Writers can often put words to what others are feeling but can’t say. That’s the kind of writer I strive to be.
8 - Do you find the process of working with an outside editor difficult or essential (or both)?
It is difficult and essential. I absolutely need an editor. Everyone needs an editor. Sometimes (I have not had this experience) editors can be heavy-handed and want to take over but 99% of them work toward making the work better.
9 - What is the best piece of advice you've heard (not necessarily given to you directly)?
Find the heat in your story and stay there, the more uncomfortable the better.
10 - How easy has it been for you to move between genres (short stories to essays)? What do you see as the appeal?
The truth here is most of my short stories could be essays and vice versa. I write from personal experience. Everything I write stems from some lived experience.
11 - What kind of writing routine do you tend to keep, or do you even have one? How does a typical day (for you) begin?
I work full-time, and I have a kid. I don’t have a routine. I write when I get a chance, mostly late in the evening or early in the morning (like 5 a.m. even on weekends).
12 - When your writing gets stalled, where do you turn or return for (for lack of a better word) inspiration?
Music. I’ll go back and find music from whatever particular period of my life I’m sorting out that day. Sometimes the music is bad, but hat’s between me and my playlists.
13 - What fragrance reminds you of home?
Ashtrays. Not kidding. Cigarettes. I was a child of the 80s. Everyone smoked.
14 - David W. McFadden once said that books come from books, but are there any other forms that influence your work, whether nature, music, science or visual art?
Music all the way. But again, I sometimes like very bad music. I am/am not ashamed of some of the music I listen to. I’ll be like, oh hey guys, I listened to Ruston Kelly for four hours and felt the earth move. I don’t necessarily admit that I bopped along to Extreme’s Hole-Hearted.
15 - What other writers or writings are important for your work, or simply your life outside of your work?
I’m a huge fan of other writers. Sometimes when I’m lagging in my own work I give up for awhile and go back to reading and almost always find the way forward by remembering what moves me when I read. The reading comes first.
16 - What would you like to do that you haven't yet done?
I’m looking for a time machine to take me back into the 80s where I plan to burst onto the scene with Jay McInerney and go to high profile literary events wearing all black, smoking Camels, and drinking expensive red wine paid for by Vintage Books while Amanda Urban’s assistant tracks me down for a cocktail lunch.

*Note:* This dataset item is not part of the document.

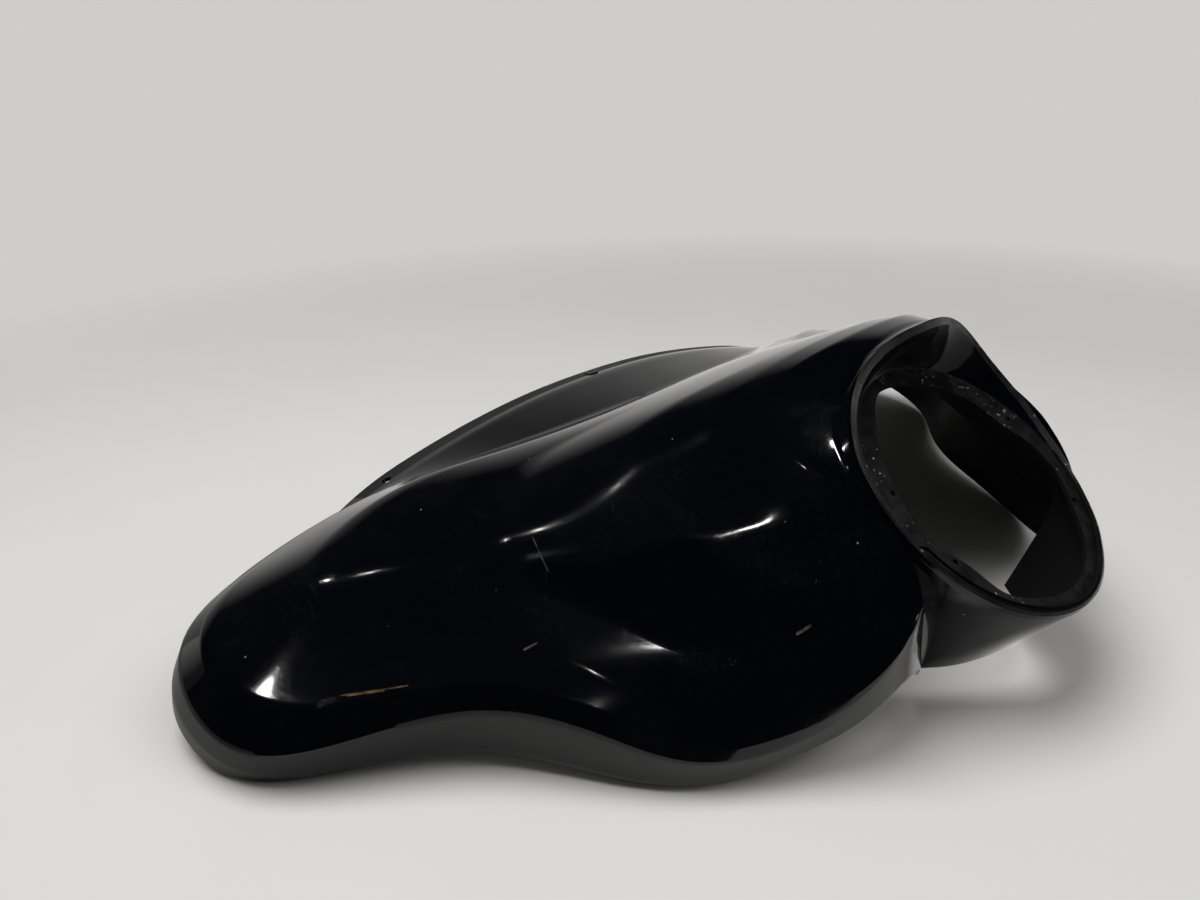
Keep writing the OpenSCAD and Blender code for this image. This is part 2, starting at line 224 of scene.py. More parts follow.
# Tints that the finishes mix in
HAIRLINE = (0.011, 0.011, 0.013)
DUST = (0.22, 0.21, 0.19)
SATIN_CLOUD = (0.007, 0.0066, 0.0062)
FLANGE_RUB = (0.015, 0.015, 0.0145)
RIM_BLACK = (0.005, 0.005, 0.006)
RIM_RUB = (0.013, 0.0125, 0.012)
RIM_CHIP = (0.34, 0.33, 0.31)
NUT_DUST = (0.075, 0.066, 0.055)

# The stage: its colours, and where boards and camera stand, in metres from the
# ground under the seat
PLAIN = (0.62, 0.61, 0.59)
ROOM = (0.55, 0.55, 0.55)
ROOM_STRENGTH = 0.3
BOARD_DARK = (0.0014, 0.0015, 0.0019)
BOARD_PALE = (1.0, 0.985, 0.96)
LAMP_WHITE = (1.0, 0.98, 0.94)
FLOOR_RADIUS = 3.0
SIDE_SHARE = 0.35
UP = Vector((0.0, 0.0, 1.0))
WALL_FOOT = Vector((-0.782, -0.144, 0.0)) + HOME
WALL_ALONG = Vector((0.609, 0.793, 0.0))
WALL_OUT = Vector((0.793, -0.609, 0.0))
BOARD_LOW, BOARD_HIGH = -0.02, 1.6
BOARD_SIDE, BOARD_DEPTH = 3.0, 3.4
LOW_BOARD_AHEAD, LOW_BOARD_HEIGHT = 0.2, 0.0006
CAMERA_PLACE = (0.2294, -0.5878, 0.4345)
CAMERA_RIGHT = Vector((0.696, 0.717, -0.026))
CAMERA_AHEAD = Vector((-0.662, 0.629, -0.408))
FOOT_AHEAD = Vector((-0.725, 0.689, 0.0))
FOOT_ASIDE = Vector((0.689, 0.725, 0.0))

# Small bright discs that only show as highlights: place, radius, brightness
GLINTS = (
    (-0.380, -1.020, 1.085, 0.026, 130.0),
    (-0.840, -0.614, 1.138, 0.020, 100.0),
    (-0.730, -0.509, 1.176, 0.010, 100.0),
    (0.218, -0.762, 1.155, 0.016, 130.0),
    (0.440, -0.250, 1.279, 0.030, 150.0),
)
GLINT_AIM = Vector((-0.1, -0.1, 0.1))
GLINT_SIDES = 16


def length_of(name, description, default, least, most):
    return FloatProperty(name=name, description=description, default=default,
                         min=least, max=most, unit="LENGTH")


def colour_of(name, description, default):
    return FloatVectorProperty(name=name, description=description, default=default,
                               subtype="COLOR", size=3, min=0, max=1)


class FairingSizes(bpy.types.PropertyGroup):
    """Sizes of the fairing's pieces"""
    wall: length_of("Wall", "Thickness of the moulding", 0.0035, 0.003, 0.0045)
    smoothness: IntProperty(
        name="Smoothness", description="Subdivision steps of the shell", default=3, min=1, max=4)
    lamp_screw_d: length_of(
        "Lamp Screw Hole", "Diameter of the headlight's screw holes", 0.004, 0.003, 0.005)
    shield_screw_d: length_of(
        "Windshield Screw Hole", "Diameter of the windshield's screw holes", 0.009, 0.006, 0.010)


class FairingColours(bpy.types.PropertyGroup):
    """Colours of the fairing's finishes"""
    gloss: colour_of("Gloss Face", "Polished outside of the shell", (0.0010, 0.0012, 0.0022))
    satin: colour_of("Satin Back", "Bare plastic of the inside", (0.004, 0.004, 0.0045))
    flange: colour_of("Flange", "Dull strip under the windshield", (0.010, 0.010, 0.011))
    rubber: colour_of("Rubber", "Well nut", (0.030, 0.026, 0.022))
    floor: colour_of("Floor", "Pale table top", PLAIN)


class StageSettings(bpy.types.PropertyGroup):
    """Camera and light of the stage"""
    lens: FloatProperty(
        name="Lens", description="Focal length of the camera in millimetres",
        default=27.07, min=10, max=100)
    key_power: FloatProperty(
        name="Key Light", description="Power of the large soft light in watts",
        default=47.0, min=0, max=500)


# ---- shared modelling steps ----

def around(angle, radius, ahead):
    """A point given around the headlight's axis, in metres in the shared frame"""
    turn = math.radians(angle)
    side = Vector((0.0, radius * math.sin(turn), 0.0))
    seat = Vector((0.0, 0.0, SEAT_HEIGHT))
    return (seat + AXIS * ahead + BROW * (radius * math.cos(turn)) + side) * MM + HOME


def on_wing(point, side):
    """A guide point of the left wing, or with side -1 of the right one"""
    return Vector((point[0], point[1] * side, point[2])) * MM + HOME


def whole_row(half):
    """A row from the left wing's end over the top to the right wing's end"""
    left = [on_wing(p, 1) for p in reversed(half)]
    return left + [on_wing(p, -1) for p in half[1:]]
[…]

17 - If you could pick any other occupation to attempt, what would it be? Or, alternately, what do you think you would have ended up doing had you not been a writer?
Psychiatry. Counseling. I’d lean forward and ask people to tell me about the moment when they realized they were no longer a child and we’d process that profound sense of loss together. Also I would like to be a jazz singer but I can’t sing.
18 - What made you write, as opposed to doing something else?
I literally have no other skills. My single talent in this world is to analyze my own bad choices. I am not an athlete, I can’t sing, I don’t have artistic ability, my fashion sense is poor, I don’t know how to work TikTok, no one cares if I’m drinking out of a Stanley mug-thing, and I have no rhythm.
19 - What was the last great book you read? What was the last great film?
Jonathan Escoffrey’s If
I Survive You.
I don’t get to watch a lot of my own shows. My daughter gets most of the TV time. We saw Barbie together and I openly wept at certain points. I think that counts? I also saw Promising Young Women recently (it’s already like 5 years old I think) and I loved it but later read mixed reviews so taste is always subjective.
20 - What are you currently working on?
A novel about going to a support group for people with bad dads. Revising a novel about a teenage ghost who gets trapped on a baseball field. Polishing a story collection about how losing one’s virginity is a set-up for a decade of dating failure. An essay collection about grief and loss.